Here, Goga is planning to eliminate Suraj, before he too becomes a nuisance. Balraj has a spat with him and threatens to turn over until Goga plays the recording of the day Vijay was killed. After realizing that Goga plans to frame him as Vijay's killer, Balraj calms down. However, Kiran overhears the recording and disillusioned, leaves her father's home. Kiran moves to a ladies' hostel after she has severed contact with both Suraj and Balraj.

Here, Goga ropes in another criminal to eliminate Suraj, who turns out to be none other than Ramsingh. Balraj tries to reconcile with Kiran but in vain. Balraj decides to surrender, but Goga takes Kiran hostage. Both Balraj and Suraj come to save Kiran, only to be attacked by Goga's goons.

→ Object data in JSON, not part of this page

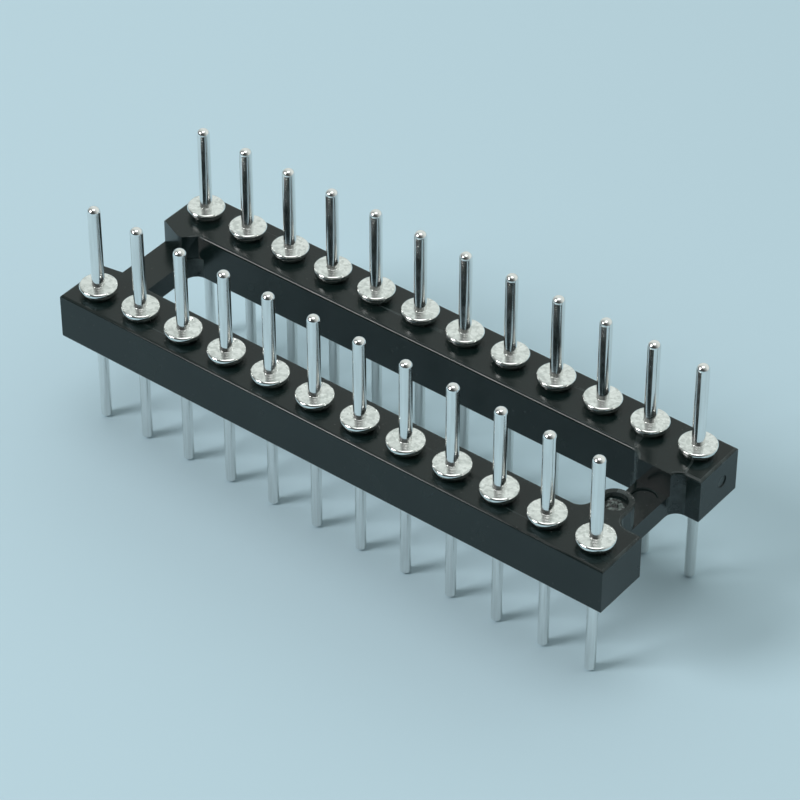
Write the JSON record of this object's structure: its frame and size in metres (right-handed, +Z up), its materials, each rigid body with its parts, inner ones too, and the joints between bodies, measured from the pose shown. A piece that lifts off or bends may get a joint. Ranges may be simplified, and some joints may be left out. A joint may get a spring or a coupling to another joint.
{
  "type": "dip header",
  "caption": "Dual-in-line header: open moulded frame with two rows of turned pins that stand out on both sides.",
  "frame": {"origin": "midway between the two pin rows and between their ends, level with the tips of the lower tails", "axes": "+X along the rows towards the end with the U-shaped notch, +Y across towards the second row, +Z up along the pins"},
  "size_m": [0.0304, 0.0102, 0.0121],
  "materials": {
    "insulator": "glossy black moulded plastic",
    "contact": "bright tin plating on turned brass"
  },
  "bodies": {
    "root": {"insulator_frame": "insulator", "contact_pin_01": "contact", "contact_pin_02": "contact", "contact_pin_03": "contact", "contact_pin_04": "contact", "contact_pin_05": "contact", "contact_pin_06": "contact", "contact_pin_07": "contact", "contact_pin_08": "contact", "contact_pin_09": "contact", "contact_pin_10": "contact", "contact_pin_11": "contact", "contact_pin_12": "contact", "contact_pin_13": "contact", "contact_pin_14": "contact", "contact_pin_15": "contact", "contact_pin_16": "contact", "contact_pin_17": "contact", "contact_pin_18": "contact", "contact_pin_19": "contact", "contact_pin_20": "contact", "contact_pin_21": "contact", "contact_pin_22": "contact", "contact_pin_23": "contact", "contact_pin_24": "contact"}
  },
  "joints": []
}
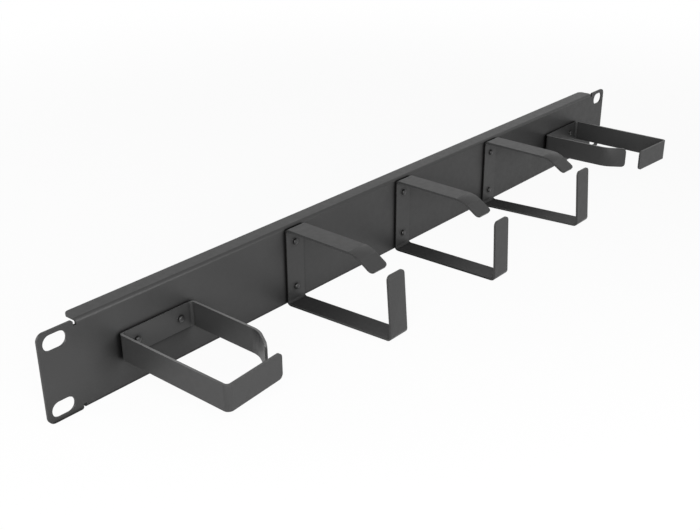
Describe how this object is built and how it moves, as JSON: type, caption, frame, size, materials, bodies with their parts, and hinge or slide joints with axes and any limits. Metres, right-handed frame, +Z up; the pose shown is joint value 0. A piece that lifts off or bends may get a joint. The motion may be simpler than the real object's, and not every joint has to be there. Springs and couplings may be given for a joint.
{
  "type": "rack cable management panel",
  "caption": "Folded sheet panel, one rack unit high, with open rings of bent strip riveted along its front to route and hold cables; slotted ears bolt it to rack rails.",
  "frame": {"origin": "middle of the rack slots, on the rear face of the sheet, which lies against the rack rails", "axes": "+Z up, +X along the panel from left to right seen from the front, -Y out to the front, where the rings are"},
  "size_m": [0.4826, 0.0777, 0.0432],
  "materials": {
    "panel_coat": "satin black powder coat",
    "ring_coat": "satin black powder coat",
    "rivet_coat": "glossy black lacquer"
  },
  "bodies": {
    "root": {"panel": "panel_coat", "ring_left": "ring_coat", "ring_1": "ring_coat", "ring_2": "ring_coat", "ring_3": "ring_coat", "ring_right": "ring_coat", "rivet_left_a": "rivet_coat", "rivet_left_b": "rivet_coat", "rivet_1_a": "rivet_coat", "rivet_1_b": "rivet_coat", "rivet_2_a": "rivet_coat", "rivet_2_b": "rivet_coat", "rivet_3_a": "rivet_coat", "rivet_3_b": "rivet_coat", "rivet_right_a": "rivet_coat", "rivet_right_b": "rivet_coat"}
  },
  "joints": []
}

As Suraj eliminates all the goons one by one, he is angered to learn the identity of his real father's killer. Suraj kills Ramsingh and then Goga, who was holding Kiran and Balraj at gunpoint. Balraj surrenders unconditionally, but not before giving his blessings to Suraj and Kiran.

==Cast==
- Salman Khan as Suraj Verma
- Raveena Tandon as Kiran Khanna
- Vinod Mehra as Inspector Vijay Verma
- Reema Lagoo as Meera Verma
- Kiran Kumar as Karim Khan
- Manohar Singh as Balraj Khanna
- Goga Kapoor as Durjan
- Deep Dhillon as Ram Singh Gupti
- Pradeep Rawat as Meera's First Husband and Suraj's biological father.
- Dinesh Hingoo as Skate Owner
- Arun Bakshi as Police Commissioner
- Iftekhar as Smuggler, Partner of Balraj Khanna (cameo role)

==Production==
Vinod Mehra died before the film was released. His voice was dubbed by Marathi actor Sachin Khedekar and the film was dedicated to his memory at the start of the credits.

==Music==
Lyrics by Dev Kohli and Ravinder Rawal

| Song | Singer |
|---|---|
| "Sun Dilruba Dil Ki Sada" | S. P. Balasubrahmanyam |
| "Kabhi Tu Chhalia Lagta Hai" | S. P. Balasubrahmanyam, Lata Mangeshkar |
| "Na Ja, Na Ja" (Main) | S. P. Balasubrahmanyam |
| "Na Ja, Na Ja" (Short) | S. P. Balasubrahmanyam |
| "Yaar Pe Yeh Dil Mera" | S. P. Balasubrahmanyam |
| "Yaar Wai Wai, Yaar Wai Wai, Yaar Wai Wai, Yaar Wai, Yaar Pe Yeh Dil Mera Qurbaan Wai Wai" | S. P. Balasubrahmanyam, Poornima, Suresh Wadkar, Manhar Udhas |
| "Tu Jo Achha Samjhe, Yeh Tujhpe Chhoda Hai" | Lata Mangeshkar, S. P. Balasubrahmanyam |
| "Tumse Jo Dekhte Hi Pyar Hua Zindagi Mein" | Lata Mangeshkar, S. P. Balasubrahmanyam |
| "Maut Se Kya Darna, Use To Aana Hai" | Lata Mangeshkar, S. P. Balasubrahmanyam |
| "Deewana Dil Bin Sajna Ke Maane Na" | Lata Mangeshkar, S. P. Balasubrahmanyam |
| "Sajna Tere Bina Kya Jeena" | Lata Mangeshkar, S. P. Balasubrahmanyam |
| "Aaja Aaja" (Main) | Lata Mangeshkar |
| "Aaja Aaja" (Short) | Lata Mangeshkar |
| "Jab Bhi Milo" | Amit Kumar |

==Awards==
Raveena Tandon won a Filmfare Award for Lux New Face of the Year for her performance in the film.